Exercise prompt -
Repeat only the lines from the one containing "Keep writing the" through the one containing "return mix(side(y), centre(y), neck_share)", exactly as written, both ends included.

Records to process -
◆ ◆ ◆ ◆ ◆ ◆ ◆

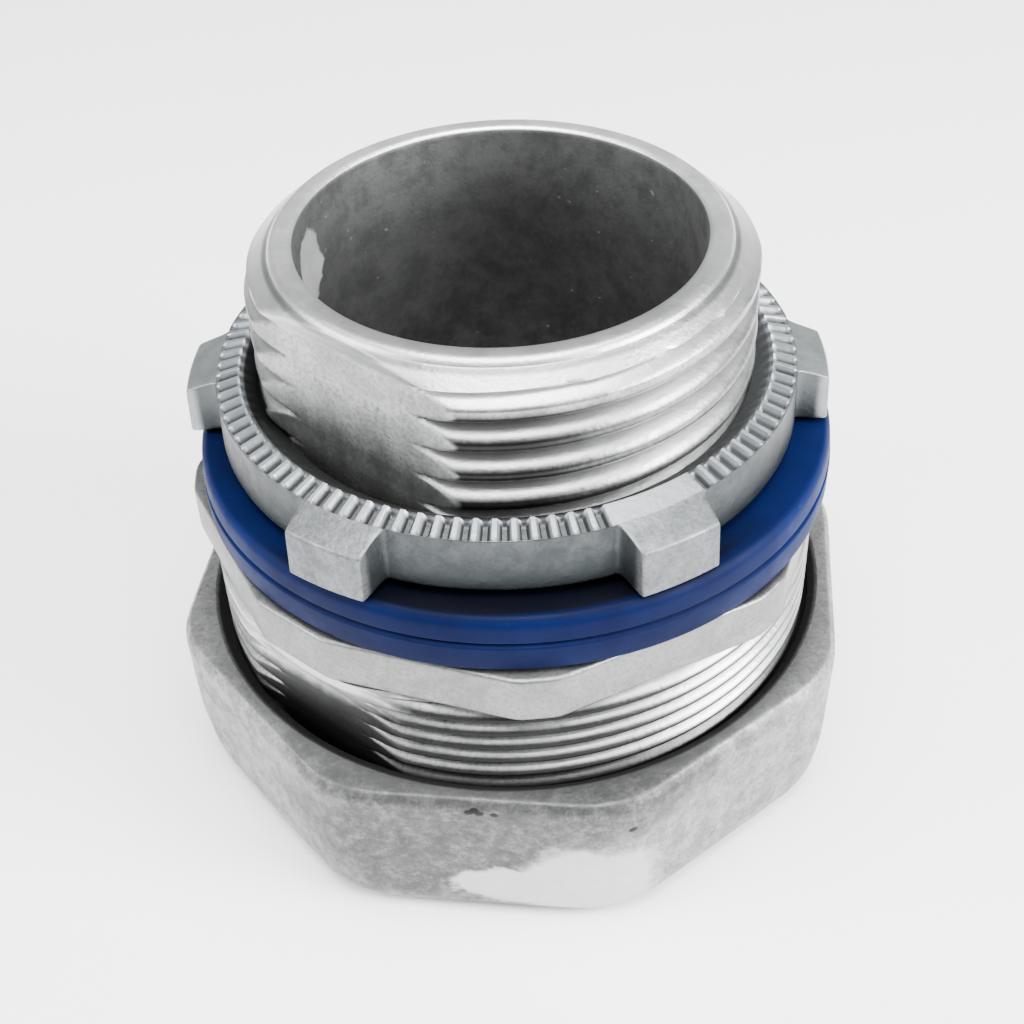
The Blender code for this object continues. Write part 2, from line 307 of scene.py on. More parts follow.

◆ ◆ ◆ ◆ ◆ ◆ ◆

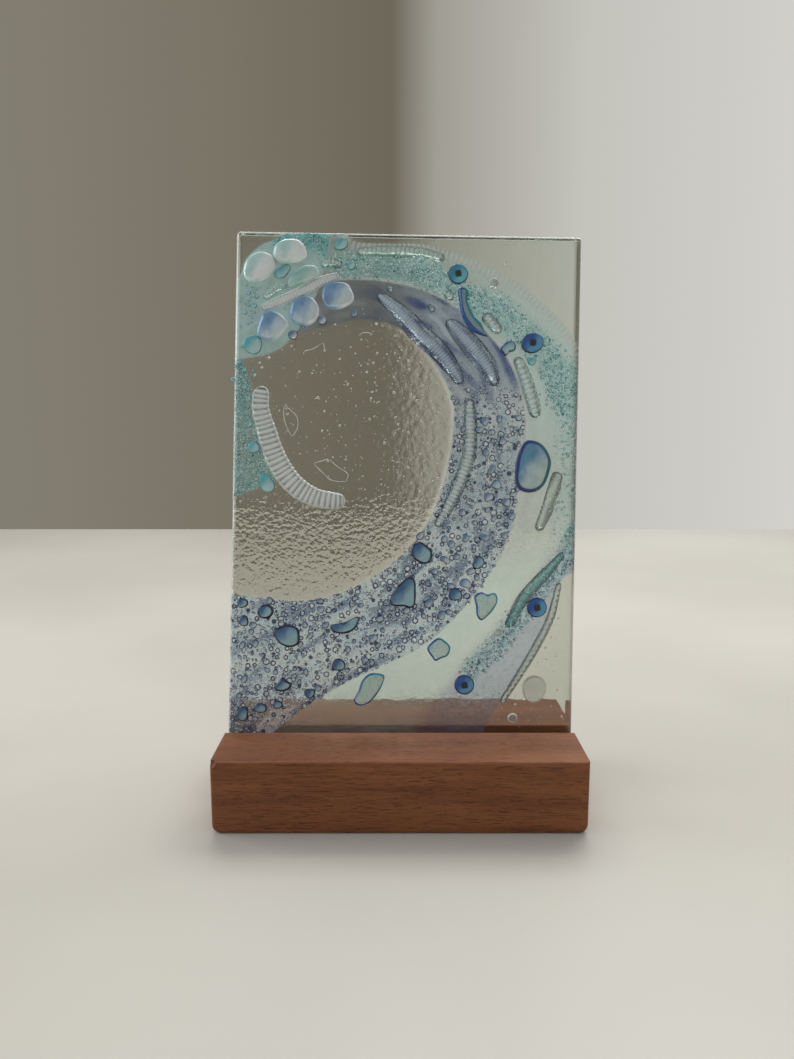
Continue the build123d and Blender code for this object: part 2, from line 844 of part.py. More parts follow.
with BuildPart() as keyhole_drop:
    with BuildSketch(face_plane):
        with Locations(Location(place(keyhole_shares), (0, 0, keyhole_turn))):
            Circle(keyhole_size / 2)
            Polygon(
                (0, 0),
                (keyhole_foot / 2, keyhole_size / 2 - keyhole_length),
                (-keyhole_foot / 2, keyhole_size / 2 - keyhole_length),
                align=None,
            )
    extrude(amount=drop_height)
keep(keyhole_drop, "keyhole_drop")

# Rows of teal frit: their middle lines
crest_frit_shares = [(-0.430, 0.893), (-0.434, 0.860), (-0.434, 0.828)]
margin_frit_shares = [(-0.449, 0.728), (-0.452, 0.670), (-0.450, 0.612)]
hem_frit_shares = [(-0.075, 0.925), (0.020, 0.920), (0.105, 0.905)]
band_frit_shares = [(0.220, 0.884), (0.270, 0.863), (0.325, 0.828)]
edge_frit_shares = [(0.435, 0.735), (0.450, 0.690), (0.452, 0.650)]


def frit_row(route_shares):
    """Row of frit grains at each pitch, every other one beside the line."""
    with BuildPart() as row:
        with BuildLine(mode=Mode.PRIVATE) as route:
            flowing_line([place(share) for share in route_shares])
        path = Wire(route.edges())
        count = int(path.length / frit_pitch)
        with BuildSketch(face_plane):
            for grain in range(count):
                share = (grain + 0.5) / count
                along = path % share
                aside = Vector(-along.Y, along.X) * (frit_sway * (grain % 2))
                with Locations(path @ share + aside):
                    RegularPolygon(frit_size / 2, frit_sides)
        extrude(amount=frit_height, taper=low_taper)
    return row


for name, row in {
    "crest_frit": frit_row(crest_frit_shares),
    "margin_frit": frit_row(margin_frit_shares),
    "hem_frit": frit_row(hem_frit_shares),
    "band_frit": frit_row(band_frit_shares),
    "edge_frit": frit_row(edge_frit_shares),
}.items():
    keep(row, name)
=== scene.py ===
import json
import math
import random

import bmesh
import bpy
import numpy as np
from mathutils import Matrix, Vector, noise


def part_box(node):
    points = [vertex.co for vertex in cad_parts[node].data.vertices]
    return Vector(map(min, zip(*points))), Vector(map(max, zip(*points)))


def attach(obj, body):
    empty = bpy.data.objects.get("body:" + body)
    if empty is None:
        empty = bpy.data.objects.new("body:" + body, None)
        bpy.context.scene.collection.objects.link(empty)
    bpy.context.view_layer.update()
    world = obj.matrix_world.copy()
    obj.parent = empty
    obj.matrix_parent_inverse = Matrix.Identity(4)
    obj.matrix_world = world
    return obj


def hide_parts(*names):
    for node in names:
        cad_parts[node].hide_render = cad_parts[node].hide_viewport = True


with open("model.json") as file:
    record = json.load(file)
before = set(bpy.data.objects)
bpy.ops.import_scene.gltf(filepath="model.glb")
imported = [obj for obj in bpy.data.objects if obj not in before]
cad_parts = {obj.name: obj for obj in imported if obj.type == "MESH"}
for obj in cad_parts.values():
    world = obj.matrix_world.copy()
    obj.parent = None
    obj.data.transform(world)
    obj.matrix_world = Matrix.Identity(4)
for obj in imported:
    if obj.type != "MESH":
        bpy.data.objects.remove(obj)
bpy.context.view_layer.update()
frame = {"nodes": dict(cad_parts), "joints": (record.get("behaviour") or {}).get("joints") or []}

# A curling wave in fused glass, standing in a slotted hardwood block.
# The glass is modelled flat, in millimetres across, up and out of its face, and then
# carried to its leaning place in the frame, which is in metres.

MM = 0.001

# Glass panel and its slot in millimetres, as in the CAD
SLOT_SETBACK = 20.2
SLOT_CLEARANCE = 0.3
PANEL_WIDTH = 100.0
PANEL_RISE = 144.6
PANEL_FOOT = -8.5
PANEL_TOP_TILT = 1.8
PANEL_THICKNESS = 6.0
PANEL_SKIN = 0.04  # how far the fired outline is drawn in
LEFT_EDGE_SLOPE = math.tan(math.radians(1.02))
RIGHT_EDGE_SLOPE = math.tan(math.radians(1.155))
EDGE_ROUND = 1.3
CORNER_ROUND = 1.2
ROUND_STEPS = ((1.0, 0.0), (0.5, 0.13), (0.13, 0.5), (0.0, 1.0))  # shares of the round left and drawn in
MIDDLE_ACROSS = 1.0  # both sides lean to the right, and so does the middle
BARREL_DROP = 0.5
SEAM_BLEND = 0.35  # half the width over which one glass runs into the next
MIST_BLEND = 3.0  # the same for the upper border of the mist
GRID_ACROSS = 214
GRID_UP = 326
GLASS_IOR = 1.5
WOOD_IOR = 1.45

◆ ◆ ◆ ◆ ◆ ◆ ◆

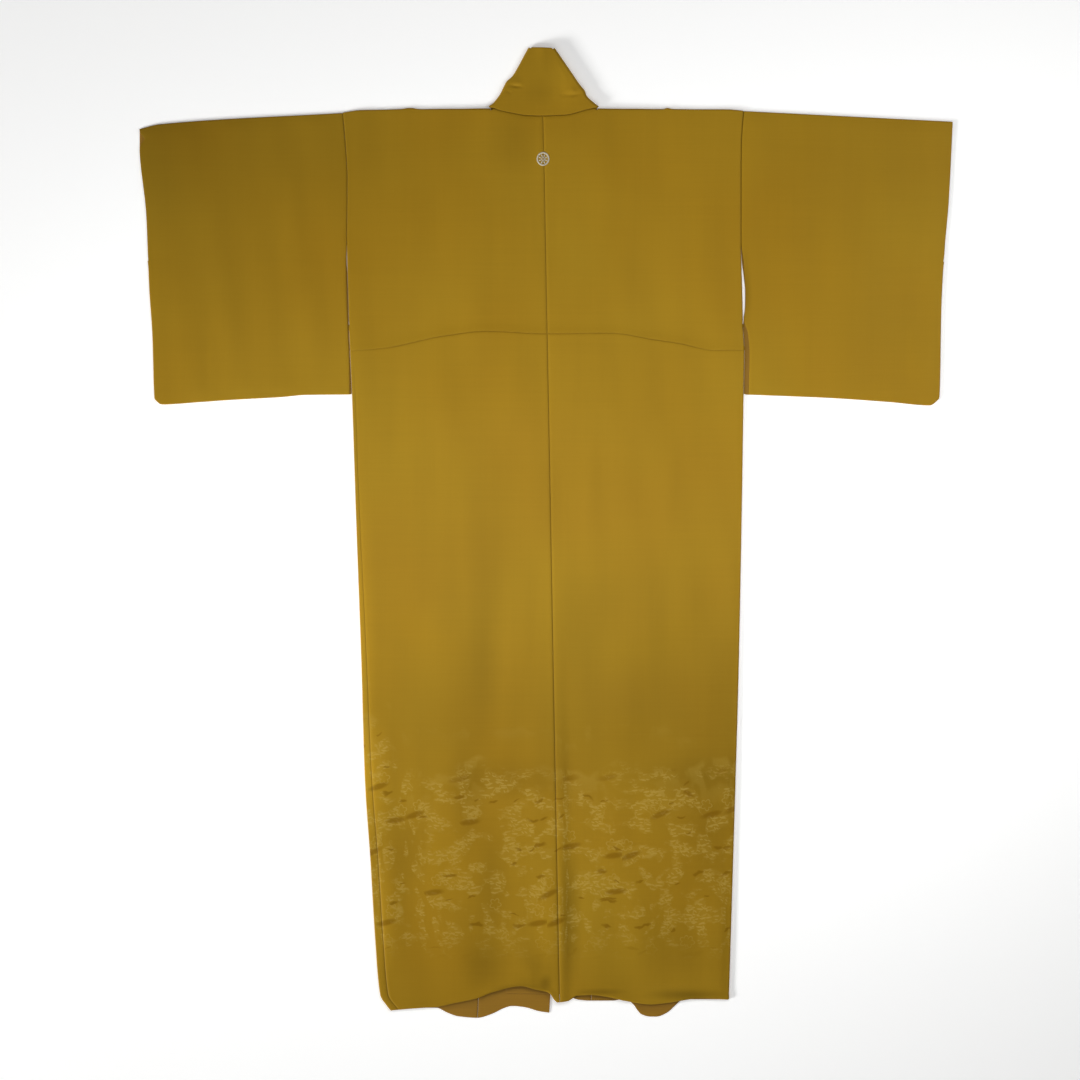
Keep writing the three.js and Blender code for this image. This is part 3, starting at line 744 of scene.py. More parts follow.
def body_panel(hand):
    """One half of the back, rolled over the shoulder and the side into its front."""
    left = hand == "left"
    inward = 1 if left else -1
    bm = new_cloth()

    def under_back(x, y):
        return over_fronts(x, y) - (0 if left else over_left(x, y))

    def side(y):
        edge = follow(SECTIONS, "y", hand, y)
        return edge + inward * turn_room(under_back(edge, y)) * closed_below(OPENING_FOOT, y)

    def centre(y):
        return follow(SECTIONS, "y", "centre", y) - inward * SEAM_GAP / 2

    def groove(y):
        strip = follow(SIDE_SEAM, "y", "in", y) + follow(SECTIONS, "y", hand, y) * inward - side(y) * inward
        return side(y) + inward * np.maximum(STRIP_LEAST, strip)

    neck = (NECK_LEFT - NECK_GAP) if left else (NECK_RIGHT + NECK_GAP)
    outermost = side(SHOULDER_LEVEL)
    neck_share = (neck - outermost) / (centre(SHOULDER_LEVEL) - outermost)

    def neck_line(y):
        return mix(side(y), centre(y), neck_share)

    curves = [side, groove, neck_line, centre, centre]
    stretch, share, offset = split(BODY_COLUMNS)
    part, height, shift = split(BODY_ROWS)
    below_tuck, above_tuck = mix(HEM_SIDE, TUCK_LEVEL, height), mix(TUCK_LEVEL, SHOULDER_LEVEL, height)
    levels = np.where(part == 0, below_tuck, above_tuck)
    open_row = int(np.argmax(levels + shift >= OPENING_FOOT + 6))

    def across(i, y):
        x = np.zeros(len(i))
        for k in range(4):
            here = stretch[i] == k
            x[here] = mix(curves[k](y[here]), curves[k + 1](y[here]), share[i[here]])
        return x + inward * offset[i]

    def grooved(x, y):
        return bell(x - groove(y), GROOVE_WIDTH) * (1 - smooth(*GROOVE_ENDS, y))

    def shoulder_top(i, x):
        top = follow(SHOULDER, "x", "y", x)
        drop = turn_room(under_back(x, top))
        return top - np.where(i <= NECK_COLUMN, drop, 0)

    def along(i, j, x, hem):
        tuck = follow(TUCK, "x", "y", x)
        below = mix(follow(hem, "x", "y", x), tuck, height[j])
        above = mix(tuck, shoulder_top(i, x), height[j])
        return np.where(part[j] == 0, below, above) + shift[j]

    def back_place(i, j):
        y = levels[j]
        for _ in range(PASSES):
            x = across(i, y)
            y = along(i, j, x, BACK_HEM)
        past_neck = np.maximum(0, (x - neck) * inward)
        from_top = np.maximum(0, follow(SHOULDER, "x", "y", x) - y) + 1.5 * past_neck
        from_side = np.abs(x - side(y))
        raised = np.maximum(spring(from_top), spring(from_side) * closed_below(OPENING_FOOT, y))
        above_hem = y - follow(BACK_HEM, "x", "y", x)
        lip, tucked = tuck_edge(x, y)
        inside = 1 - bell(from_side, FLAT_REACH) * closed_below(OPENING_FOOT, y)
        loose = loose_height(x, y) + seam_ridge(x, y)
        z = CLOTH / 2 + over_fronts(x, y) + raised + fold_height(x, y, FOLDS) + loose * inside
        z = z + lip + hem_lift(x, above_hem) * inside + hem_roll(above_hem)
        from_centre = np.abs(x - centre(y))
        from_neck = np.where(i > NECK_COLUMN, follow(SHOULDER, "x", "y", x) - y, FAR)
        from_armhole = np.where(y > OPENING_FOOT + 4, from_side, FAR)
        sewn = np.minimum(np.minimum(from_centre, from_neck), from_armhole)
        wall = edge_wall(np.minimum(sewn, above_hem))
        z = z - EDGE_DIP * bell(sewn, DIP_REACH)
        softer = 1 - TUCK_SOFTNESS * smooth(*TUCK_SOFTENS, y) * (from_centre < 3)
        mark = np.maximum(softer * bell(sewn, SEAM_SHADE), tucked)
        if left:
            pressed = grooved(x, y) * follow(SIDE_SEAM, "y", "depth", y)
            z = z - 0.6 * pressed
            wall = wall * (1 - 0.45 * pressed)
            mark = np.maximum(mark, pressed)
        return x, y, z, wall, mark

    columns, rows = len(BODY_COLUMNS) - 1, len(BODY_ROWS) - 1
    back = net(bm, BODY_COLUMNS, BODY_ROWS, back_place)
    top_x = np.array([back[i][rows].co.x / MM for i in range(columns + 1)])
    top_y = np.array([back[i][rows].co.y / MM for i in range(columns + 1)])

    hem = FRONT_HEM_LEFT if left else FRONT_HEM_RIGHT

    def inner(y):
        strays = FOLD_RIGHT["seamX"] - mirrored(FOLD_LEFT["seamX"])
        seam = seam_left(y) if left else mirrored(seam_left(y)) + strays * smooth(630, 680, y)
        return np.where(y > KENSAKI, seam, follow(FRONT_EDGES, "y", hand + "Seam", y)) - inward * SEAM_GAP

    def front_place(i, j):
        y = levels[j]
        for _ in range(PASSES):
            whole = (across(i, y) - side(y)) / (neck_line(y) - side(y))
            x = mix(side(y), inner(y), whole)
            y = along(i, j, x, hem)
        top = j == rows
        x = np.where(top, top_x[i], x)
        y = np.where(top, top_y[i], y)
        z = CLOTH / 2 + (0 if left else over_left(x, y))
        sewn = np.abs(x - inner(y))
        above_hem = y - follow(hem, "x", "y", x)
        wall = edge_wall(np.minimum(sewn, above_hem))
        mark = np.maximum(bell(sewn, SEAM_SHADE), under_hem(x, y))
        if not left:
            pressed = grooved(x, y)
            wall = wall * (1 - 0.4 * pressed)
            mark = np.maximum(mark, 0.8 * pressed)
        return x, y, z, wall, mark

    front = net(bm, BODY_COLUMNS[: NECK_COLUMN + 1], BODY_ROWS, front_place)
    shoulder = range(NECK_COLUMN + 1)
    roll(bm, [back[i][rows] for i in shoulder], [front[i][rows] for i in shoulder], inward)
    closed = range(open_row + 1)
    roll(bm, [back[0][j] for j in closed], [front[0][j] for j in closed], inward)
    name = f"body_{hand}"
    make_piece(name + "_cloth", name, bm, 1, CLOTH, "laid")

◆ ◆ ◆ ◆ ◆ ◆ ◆

Expected output -
Keep writing the three.js and Blender code for this image. This is part 3, starting at line 744 of scene.py. More parts follow.
def body_panel(hand):
    """One half of the back, rolled over the shoulder and the side into its front."""
    left = hand == "left"
    inward = 1 if left else -1
    bm = new_cloth()

    def under_back(x, y):
        return over_fronts(x, y) - (0 if left else over_left(x, y))

    def side(y):
        edge = follow(SECTIONS, "y", hand, y)
        return edge + inward * turn_room(under_back(edge, y)) * closed_below(OPENING_FOOT, y)

    def centre(y):
        return follow(SECTIONS, "y", "centre", y) - inward * SEAM_GAP / 2

    def groove(y):
        strip = follow(SIDE_SEAM, "y", "in", y) + follow(SECTIONS, "y", hand, y) * inward - side(y) * inward
        return side(y) + inward * np.maximum(STRIP_LEAST, strip)

    neck = (NECK_LEFT - NECK_GAP) if left else (NECK_RIGHT + NECK_GAP)
    outermost = side(SHOULDER_LEVEL)
    neck_share = (neck - outermost) / (centre(SHOULDER_LEVEL) - outermost)

    def neck_line(y):
        return mix(side(y), centre(y), neck_share)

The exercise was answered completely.